- The Washington Times - Sunday, January 13, 2008

RICHMOND (AP) — Felons convicted before DNA testing was widely in use will not be notified when biological evidence is found in old case files, a state review panel decided.

The decision leaves the call to authorities to determine whether DNA testing is warranted in such cases. They also will interpret whether the results have any bearing on innocence.

The policy was approved last week by a 6-5 vote of the state Forensic Science Board. The vote sparked a strong response from dissenting members and advocates of DNA testing.

Steven D. Benjamin, a criminal defense lawyer and board member, called the decision “unconscionable.”

“It’s bad policy and there really is no justification for this kind of inaction,” said Mary Kelly Tate, director of the Institute for Actual Innocence at the University of Richmond School of Law.
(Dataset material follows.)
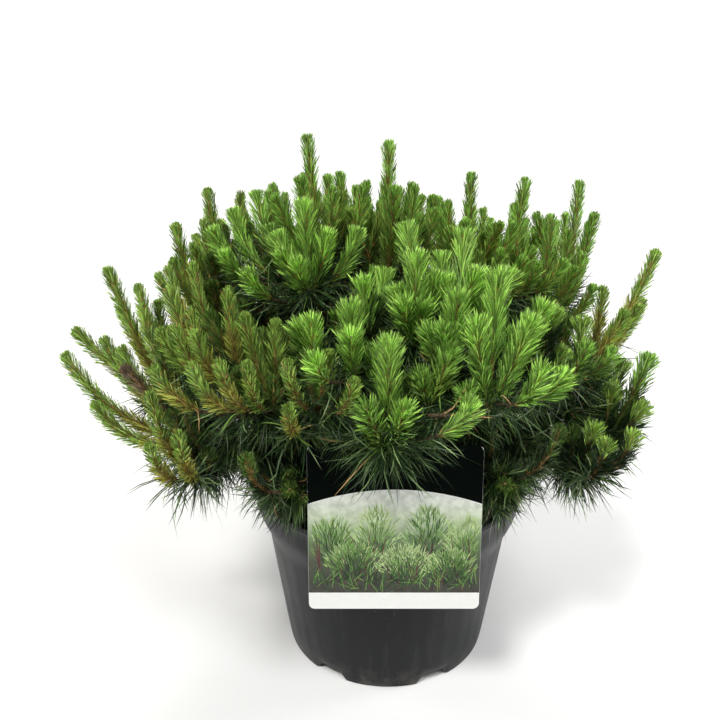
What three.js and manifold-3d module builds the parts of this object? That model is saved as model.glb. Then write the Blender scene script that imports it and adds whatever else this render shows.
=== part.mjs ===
// A mugo pine in its nursery pot. A short trunk stands on the soil, boughs sweep out and up from
// it, and each bough carries one mass: a stem that ends in a whorl of candle-like shoots, with
// side twigs that carry smaller whorls. Needles stand out of the shoots' slim cores.
// Lengths are in millimetres, angles in degrees. The origin is the middle of the pot's flat
// underside, +Z is up, and a bearing of 0 points along +X and one of 90 along +Y.
import * as THREE from "three";
import { mergeVertices } from "three/addons/utils/BufferGeometryUtils.js";
import Module from "manifold-3d";

const wasm = await Module();
wasm.setup();

// ---------------------------------------------------------------- driving dimensions

const GAP = 0.3; // clearance between neighbouring pieces
const UP = new THREE.Vector3(0, 0, 1);
const OFF_LINE = new THREE.Vector3(0.31, 0.95, 0.05); // a direction that no limb runs along

const POT = {
  height: 222,
  footRadius: 116,
  wallSlope: 0.135,
  wall: 2.5,
  collarStart: 150,
  collarEnd: 188,
  collarStep: 8,
  lip: 3.5,
  lipHeight: 7,
  lipTop: 9,
  floor: 5,
  padRadius: 99,
  feet: 6,
  footTurn: -94,
  footSteps: [0, 12, 20, 25, 35, 40, 50], // bearings cut round one foot, close where its notch slopes
  notchDepth: 10,
  notchHalf: 10, // half a notch's width at the floor in degrees, and how much of that is slope
  notchSlope: 5,
  bevel: 3,
  floorEdge: 6, // how far inside the pad the floor's flat ends, and where it has risen
  floorRise: 3,
  lowestWall: 16,
};

const SOIL_TOP = 200;

const LABEL = {
  width: 170,
  length: 174,
  thickness: 1,
  corner: 6,
  middle: 2.5,
  leanBack: 9,
  belowRim: 69,
  tongueWidth: 34,
  tongueDrop: 14,
  tongueInset: 5,
};

const TRUNK = {
  height: 158,
  foot: 21,
  top: 10,
  flare: 11,
  flareHeight: 15,
  lobes: 5,
  lobeDepth: 0.3,
  lean: 16,
  leanBearing: 150,
  leanPower: 1.5,
  rings: 8,
  ringPower: 1.6, // rings stand closer together towards the flare
  sides: 12,
};

const BOUGH = {
  base: 5.4,
  tip: 4,
  sides: 5,
  rings: 3,
  share: 0.48, // how much of the limb is bare bough before its mass takes over
  clearFrom: 0.12, // where along the limb it has left the trunk, and where its room first counts
  roomFrom: 0.07,
  lowest: 18, // first and last height above the soil at which a bough leaves the trunk
  highest: 148,
  floor: 9, // and the lowest that it may be moved to, in steps up and down
  step: 3.5,
  steps: 27,
  sweep: 0.68, // how far out the limb has come before it turns upward
  rise: 0.22, // how much of its climb it has made by then
  clear: 2.5,
};
const LIMB_STEPS = 12; // a limb's room is measured from points this many steps apart

// the boughs that pass over the card climb early, and the longest shoots curl up the most
const EARLY_RISE = { front_low: 0.95, left_tuft: 0.5, right_tuft: 0.5 };
const STRONG_CURL = { far_left: 2.4, right_arch: 1.5, right_low: 1 };

// the bearing that a whorl leans to, where that isn't straight out from the trunk
const FACING = { left_tuft: -95, right_tuft: -88, front_left: 0, right_mid: 170, upper_back: 200 };

const STEM = { radius: 4, key: 90 };
const SIDE_TWIG = {
  leaves: 0.4,
  apart: 0.2,
  length: 58,
  radius: 3,
  turn: 62,
  climb: 32,
  lowClimb: 6, // on masses whose whorl is no higher than lowMass
  lowMass: 320,
  curl: 0.3,
  clear: 6,
  key: 80,
  shoots: 2, // its own whorl: side shoots, their length beside the main whorl's, and a common lean
  shorter: 0.72,
  lean: 40,
};
const SHOOT = { radius: 3.4, fan: 27, curl: 0.55, clear: 12 };
const WHORL = {
  lengths: [0.62, 0.92], // side shoots beside the middle one
  spread: [0.75, 1.35], // their share of the fan
  wander: 60, // how far round the whorl each may stray
  turns: [0, 25, -25, 50, -50], // further turns tried until there is room
  middleTries: 12, // the middle shoot tries these tilts instead, a quarter turn apart
  middleTilt: 7,
  tiltStep: 4,
  sunk: 2, // how far below the stem's tip the middle shoot starts, and the side ones
  sideSunk: 3,
  sinkStep: 2.5,
};

// Needles stand round a twig in toothed rings, in which every other point stays short. A ring
// gives its place along the twig and its share of the reach; points lean forward and droop.
const RUFF = {
  points: 6,
  reach: 50,
  rings: [[0.26, 0.6], [0.82, 1], [1.1, 0.35]],
  short: 0.42,
  forward: 0.45,
  droop: 0.35,
  least: 4.5,
};
const CANDLE = {
  points: 4,
  reach: 14,
  long: 95, // a shoot longer than this has the ring that a short one goes without
  rings: [[0.2, 0.9], [0.47, 1], [0.72, 0.85]],
  short: 0.5,
  forward: 1.3,
  droop: 0,
  least: 4,
};
const NEEDLE = {
  potRoom: 4, // how far a needle keeps off the pot
  cardRoom: 25, // and behind the card, so that nothing reaches across its upper edge
  twigRoom: 2.5, // and off the middle line between two twigs
  uneven: [0.85, 1.15],
  shorter: [1, 0.8, 0.62, 0.46, 0.3], // lengths tried until there is room
  halfWidth: 15, // the room is tried this far round to either side as well
};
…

“I know that the people on the board are fair and decent, but this decision does not reflect fairness,” Miss Tate told the Richmond Times-Dispatch.

The Virginia Department of Forensic Science has searched 530,079 paper files dating from 1973 to 1988. The department has found 2,215 files that contain crime-scene biological material and include a suspect’s name.

Five men wrongly convicted of rape have been cleared with evidence from the old files.

Board member S. Randolph Sengel, Alexandria’s commonwealth’s attorney, said prosecutors in Virginia will do the right thing if evidence of innocence is turned up.

But another board member — Dr. Leah Bush, the state’s new chief medical examiner — said that notifications should be made when possible out of fairness.

Peter Marone, director of the Department of Forensic Science, told the board that lawyers who are asking whether evidence had been found in the files of clients are being told.

The forensics review is based on the practice of the late Mary Jane Burton, a former state forensic serologist. She saved biological evidence in her case files even when DNA evidence was not being used in criminal investigations.

Marvin Anderson was convicted wrongly of a 1982 rape and spent 15 years in prison until his parole in 1997. Subsequent DNA testing cleared Mr. Anderson and implicated the real rapist, who later was convicted.

Former Gov. Mark Warner subsequently ordered all of Dr. Burton’s files to be checked.